In 1957, after four years of part-time study, he was awarded a Bachelor of Science degree in physics by Birkbeck, achieving the highest marks in his final exams in the University of London overall. He next joined Royal Holloway College as an assistant lecturer and simultaneously enrolled as a PhD student, working on Fabry–Pérot interferometer etalon-based high-resolution spectroscopy supervised by Samuel Tolansky, and received a PhD in 1961.

==Career and research==
Bradley was a pioneer of laser physics, and his work on the development of ultra-fast pulsed lasers added a new element to the capabilities of this new type of light source. In particular, working on dye lasers, he produced pulses of light as short as one picosecond – one picosecond is to a second as a second is to 31,800 years – and his work paved the way for the completely new field of non-linear optical interactions. In addition, he inspired a new generation of laser scientists in Ireland and the UK, many of whom are international leaders in their fields.

Appointed to a lectureship in the physics department at Imperial College London, he set up a research programme in UV solar spectroscopy using rocket technology to reach high altitudes.

In 1963 he began work in laser physics but returned to Royal Holloway College as a reader one year later. In 1966 he was appointed professor and head of department at Queen's University, Belfast.

There he quickly established a space research group of international standing to do high-resolution solar spectroscopy. He attracted significant funding from a variety of agencies, allowing him to build his department into one of the world's leading laser research centres, involving a total of 65 scientists. However, he left Belfast because of fears for his family's safety as political violence escalated in the early 1970s amidst The Troubles.

He returned in 1973 to Imperial College London to a chair in laser physics, and headed a group in optical physics, laser physics and space optics. He was head of the Physics department from 1976 to 1980 but he was frustrated by cutbacks and a rule governing the ratio of senior to junior positions, one consequence of which was that he was unable to maintain a long-established chair in optical design.

He was also critical of the college administration's handling of some departmental grant applications.

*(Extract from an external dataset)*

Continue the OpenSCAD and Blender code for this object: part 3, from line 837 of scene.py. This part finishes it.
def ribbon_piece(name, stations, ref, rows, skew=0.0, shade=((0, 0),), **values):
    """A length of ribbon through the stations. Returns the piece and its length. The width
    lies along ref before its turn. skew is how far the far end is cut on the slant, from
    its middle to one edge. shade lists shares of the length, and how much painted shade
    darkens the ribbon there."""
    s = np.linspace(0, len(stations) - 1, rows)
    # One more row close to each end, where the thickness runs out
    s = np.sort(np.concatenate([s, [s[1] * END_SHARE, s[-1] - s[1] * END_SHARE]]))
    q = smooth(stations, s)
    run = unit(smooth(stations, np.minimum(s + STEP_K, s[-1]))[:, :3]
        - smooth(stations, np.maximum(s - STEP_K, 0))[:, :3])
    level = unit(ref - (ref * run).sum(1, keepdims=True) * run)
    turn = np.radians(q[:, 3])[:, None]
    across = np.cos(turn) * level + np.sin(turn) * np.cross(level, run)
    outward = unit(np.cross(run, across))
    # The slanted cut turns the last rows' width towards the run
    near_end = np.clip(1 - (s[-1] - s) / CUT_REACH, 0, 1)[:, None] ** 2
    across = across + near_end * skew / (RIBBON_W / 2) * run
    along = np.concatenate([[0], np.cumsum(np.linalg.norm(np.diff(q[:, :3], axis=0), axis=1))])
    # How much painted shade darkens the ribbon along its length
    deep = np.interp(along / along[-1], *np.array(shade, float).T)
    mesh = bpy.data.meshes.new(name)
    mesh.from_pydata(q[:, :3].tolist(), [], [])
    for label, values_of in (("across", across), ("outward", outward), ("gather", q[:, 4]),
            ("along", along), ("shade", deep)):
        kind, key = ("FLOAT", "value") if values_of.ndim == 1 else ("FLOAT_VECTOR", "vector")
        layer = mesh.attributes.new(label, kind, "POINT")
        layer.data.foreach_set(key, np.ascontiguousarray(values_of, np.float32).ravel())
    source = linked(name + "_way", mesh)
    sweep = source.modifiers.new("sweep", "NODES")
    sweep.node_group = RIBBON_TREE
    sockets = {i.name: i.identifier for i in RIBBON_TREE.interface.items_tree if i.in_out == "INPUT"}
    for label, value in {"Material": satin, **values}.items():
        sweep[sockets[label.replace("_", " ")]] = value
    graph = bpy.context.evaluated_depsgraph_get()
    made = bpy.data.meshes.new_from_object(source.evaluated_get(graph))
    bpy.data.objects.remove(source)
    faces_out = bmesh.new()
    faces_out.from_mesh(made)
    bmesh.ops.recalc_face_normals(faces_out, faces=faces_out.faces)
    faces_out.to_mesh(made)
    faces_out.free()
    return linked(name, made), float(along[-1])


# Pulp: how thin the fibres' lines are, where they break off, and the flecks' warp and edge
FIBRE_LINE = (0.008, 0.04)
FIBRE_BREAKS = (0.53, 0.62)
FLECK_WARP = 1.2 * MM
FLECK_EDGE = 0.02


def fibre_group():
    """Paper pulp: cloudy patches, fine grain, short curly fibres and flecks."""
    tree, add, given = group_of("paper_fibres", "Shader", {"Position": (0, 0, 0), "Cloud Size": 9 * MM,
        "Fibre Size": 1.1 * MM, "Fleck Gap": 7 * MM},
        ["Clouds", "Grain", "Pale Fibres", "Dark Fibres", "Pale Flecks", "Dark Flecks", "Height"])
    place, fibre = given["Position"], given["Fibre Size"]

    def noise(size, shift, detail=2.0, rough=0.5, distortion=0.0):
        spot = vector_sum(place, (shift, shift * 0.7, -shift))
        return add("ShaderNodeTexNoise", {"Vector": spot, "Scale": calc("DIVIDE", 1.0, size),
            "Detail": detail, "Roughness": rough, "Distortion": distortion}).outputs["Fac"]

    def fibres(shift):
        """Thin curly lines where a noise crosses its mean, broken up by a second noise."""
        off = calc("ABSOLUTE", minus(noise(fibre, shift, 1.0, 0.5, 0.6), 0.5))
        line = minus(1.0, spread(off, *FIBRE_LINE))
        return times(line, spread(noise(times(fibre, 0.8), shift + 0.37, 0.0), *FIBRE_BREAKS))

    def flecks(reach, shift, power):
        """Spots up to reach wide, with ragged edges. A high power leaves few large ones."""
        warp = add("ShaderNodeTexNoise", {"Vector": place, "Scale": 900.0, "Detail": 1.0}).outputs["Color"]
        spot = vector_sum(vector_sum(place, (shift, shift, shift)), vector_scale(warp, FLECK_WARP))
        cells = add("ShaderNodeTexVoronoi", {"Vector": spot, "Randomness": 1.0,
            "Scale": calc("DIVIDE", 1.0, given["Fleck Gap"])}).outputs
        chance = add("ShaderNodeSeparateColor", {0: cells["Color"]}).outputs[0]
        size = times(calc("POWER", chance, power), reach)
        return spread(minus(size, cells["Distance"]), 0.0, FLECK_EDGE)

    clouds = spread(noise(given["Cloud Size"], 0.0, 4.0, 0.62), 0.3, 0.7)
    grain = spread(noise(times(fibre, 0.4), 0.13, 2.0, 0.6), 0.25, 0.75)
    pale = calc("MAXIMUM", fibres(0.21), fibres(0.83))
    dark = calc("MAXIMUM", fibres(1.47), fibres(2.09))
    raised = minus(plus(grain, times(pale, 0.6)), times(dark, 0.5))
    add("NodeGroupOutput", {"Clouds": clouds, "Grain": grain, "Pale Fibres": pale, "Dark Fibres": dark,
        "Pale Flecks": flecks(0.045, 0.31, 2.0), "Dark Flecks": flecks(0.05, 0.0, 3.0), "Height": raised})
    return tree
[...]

He resigned in 1980 and moved to Dublin.

Among his many lasting contributions to laser research in the UK was the setting up of one of the world's leading research facilities for laser research, the Central Laser Facility at the Rutherford Appleton Laboratory (RAL).

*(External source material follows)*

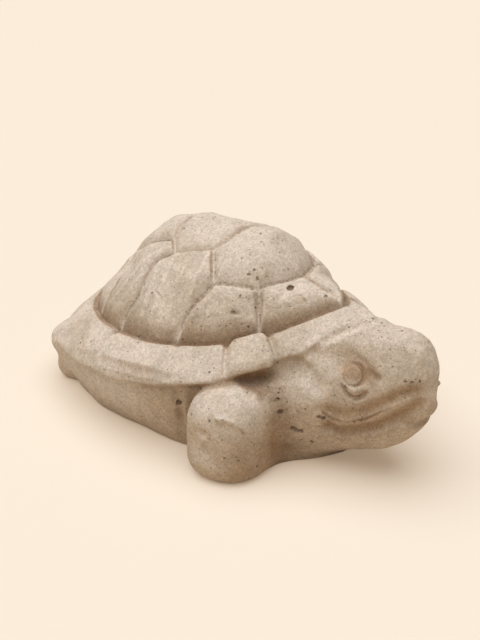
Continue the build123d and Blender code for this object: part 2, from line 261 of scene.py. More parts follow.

Arriving at Trinity College, Dublin, he decided the time was ripe to move on from laser research and development into laser applications. In 1982, with Dr John Kelly, a chemist, and Dr David McConnell, a geneticist, he formed a team which won funding for a project using laser techniques to explore the structure of organic molecules like DNA and proteins.

Unfortunately, however, his work at Trinity was cut short by ill health and he retired in 1984. But his research on semiconductor lasers was carried on (by researchers including Paul Phelan, John McInerney, James O'Gorman and John Hegarty), this work on developing widely tuneable lasers for optical communications systems continues.

In the course of a relatively short academic career he supervised over 60 PhD students, one of whom described his former mentor as an "inspiration" and a "great role-model for any researcher"; another, his last (Paul Phelan) fully confirms this.

===Awards and honours===
A member of the Royal Irish Academy, he was Fellow Emeritus of Trinity College Dublin, and held fellowships of the Royal Society, Optical Society of America and Institute of Physics.
. He received several awards in recognition of his work including:

- Young Medal and Prize from the Institute of Physics (1975)
- Royal Medal from the Royal Society (1982)
- Charles Hard Townes Medal from Optical Society of America (1989)
- Cunningham Medal from the Royal Irish Academy (2001)
- Honorary degrees from the University of Ulster (1983) and Queen's University Belfast (1986)

==Personal life==
He married Winefride O'Connor and had five children: daughter Mairead and sons Sean, Donal Bradley, Martin and Ronan.